By Becky R., RN, MS, OCN
Radiation Oncology

Recently, I’ve been reading Pure Grit: How American World War II Nurses Survived Battle and Prison Camp in the Pacific by Mary Cronk Farrell. I’ve always found these stories a source of tremendous pride and awe.

As a young 19-year-old nursing student, I had the honor of training with two nurses who served in the army. Adella served in the Pacific Theater and found herself on the island of Corregidor in the Philippines. Corregidor was the site of intense warfare where many people, including nurses, lost their lives, sustained injuries or became captives. Adella rapidly became one of my role models. Her dedication was clear. Her strength and innovation were incredible. Adella went on to fund the nursing program in which I studied.

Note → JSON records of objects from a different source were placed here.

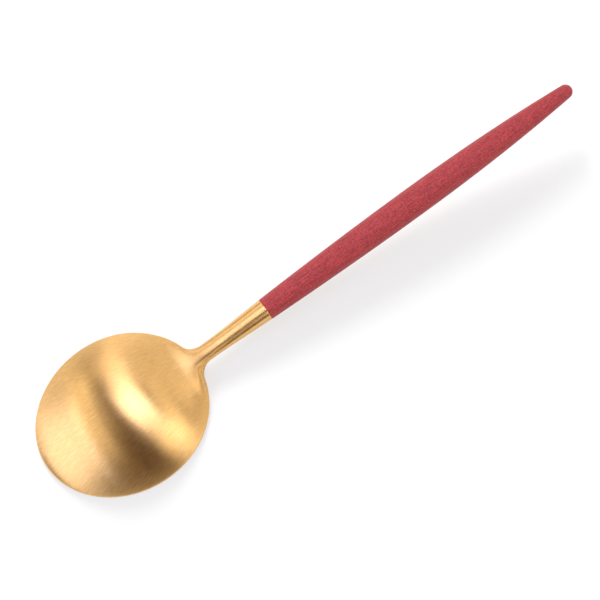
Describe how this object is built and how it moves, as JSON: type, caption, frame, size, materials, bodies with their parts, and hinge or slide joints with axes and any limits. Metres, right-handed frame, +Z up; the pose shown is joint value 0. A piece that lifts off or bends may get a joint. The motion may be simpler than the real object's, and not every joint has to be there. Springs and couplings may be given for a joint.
{
  "type": "table spoon",
  "caption": "Table spoon lying bowl-down: brushed gold steel bowl and slim neck in one piece, with a round tapered red wooden handle bonded over a hidden steel rod.",
  "frame": {"origin": "centre of the bounding box's bottom: under the middle of the spoon's length, on the plane that the rim rests on", "axes": "+X along the spoon from the bowl towards the handle's end, +Y across, +Z up with the bowl's rounded side on top"},
  "size_m": [0.2046, 0.0494, 0.0141],
  "materials": {
    "gold_steel": "stainless steel with a thin gold-coloured coating, brushed along the spoon",
    "rod_steel": "plain drawn stainless steel rod",
    "adhesive_resin": "cured two-part adhesive, pale amber",
    "red_wood": "fine-grained wood dyed red, sanded matt with a thin oil finish"
  },
  "bodies": {
    "root": {"bowl_head": "gold_steel", "tang_rod": "rod_steel", "adhesive": "adhesive_resin", "handle": "red_wood"}
  },
  "joints": []
}
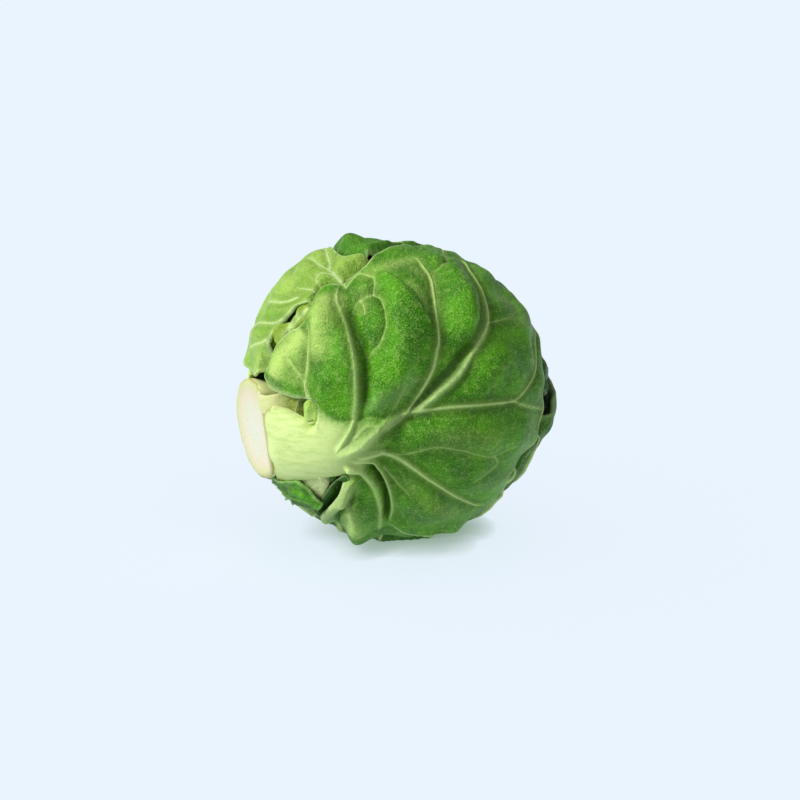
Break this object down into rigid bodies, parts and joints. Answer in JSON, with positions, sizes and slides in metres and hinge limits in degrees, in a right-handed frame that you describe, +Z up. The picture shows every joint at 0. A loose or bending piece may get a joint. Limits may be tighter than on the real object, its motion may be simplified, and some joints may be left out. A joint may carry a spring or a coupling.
{
  "type": "brussels sprout",
  "caption": "Whole Brussels sprout lying on its side, with a cut stem, overlapping veined wrapper leaves and a tight heart",
  "frame": {"origin": "below the middle of the sprout's box, on the surface it rests on", "axes": "+Z up; the cut stem points towards -X; the front leaf faces -Y"},
  "size_m": [0.0405, 0.0394, 0.0388],
  "materials": {
    "stem_flesh": "cut pith, matt and slightly fibrous",
    "front_leaf": "waxy green blade with pale veins and a thick pale stalk, satin",
    "under_leaf": "waxy green blade with pale veins, satin",
    "crown_leaf": "waxy green blade with pale veins, satin",
    "back_leaf": "waxy grey-green blade with pale veins, satin",
    "torn_leaf": "dark green torn blade with a pale torn edge, satin",
    "light_leaf": "light green blade with pale veins, satin",
    "pale_leaf": "yellow-green shaded blade, satin",
    "inner_leaf": "pale green heart leaf, satin",
    "heart": "pale yellow heart, matt"
  },
  "bodies": {
    "root": {"stem": "stem_flesh", "front_leaf": "front_leaf", "under_leaf": "under_leaf", "crown_leaf": "crown_leaf", "back_leaf": "back_leaf", "torn_leaf": "torn_leaf", "upper_left_leaf": "light_leaf", "side_leaf": "pale_leaf", "inner_leaf_1": "inner_leaf", "inner_leaf_2": "inner_leaf", "inner_leaf_3": "inner_leaf", "inner_leaf_4": "inner_leaf", "inner_leaf_5": "inner_leaf", "inner_leaf_6": "inner_leaf", "inner_leaf_7": "inner_leaf", "inner_leaf_8": "inner_leaf", "inner_leaf_9": "inner_leaf", "inner_leaf_10": "inner_leaf", "heart_bud": "heart"}
  },
  "joints": []
}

In the skills lab, one of my tasks was to successfully check off, “how to give an enema.” My instructor, Lyndall, was a retired Army nurse. Lyndall pulled no punches — what you saw was what you got.

After I successfully checked this off, Lyndall looked me in the eye and said, “So, how would you give an enema if you found yourself in a jungle someday?”

Completely bewildered, thoughts were flying through my terrified mind. Jungle! What jungle? After several minutes of eternity, Lyndall, smiled and simply said, “You’re gonna be a nurse, kid. You’ll figure it out.”

No matter what situation you find yourself in as a nurse, you figure it out for the good of your patients and you’ll make it happen.

One of my heroes was Diane. Diane and I worked in the emergency department together for several years. Diane was an army nurse who had worked in the MASH units of Vietnam and she remained active in the reserves, she retired at the rank of colonel. You could count on Diane for her calm in the middle of calamity. Her skills were the stuff of legends, and I knew that when Diane was my co-nurse, all would be well.

Whenever I’m tempted to complain or feel stressed, these women of my past whisper in my ear, “You’ll find a way kid. You’re a nurse.”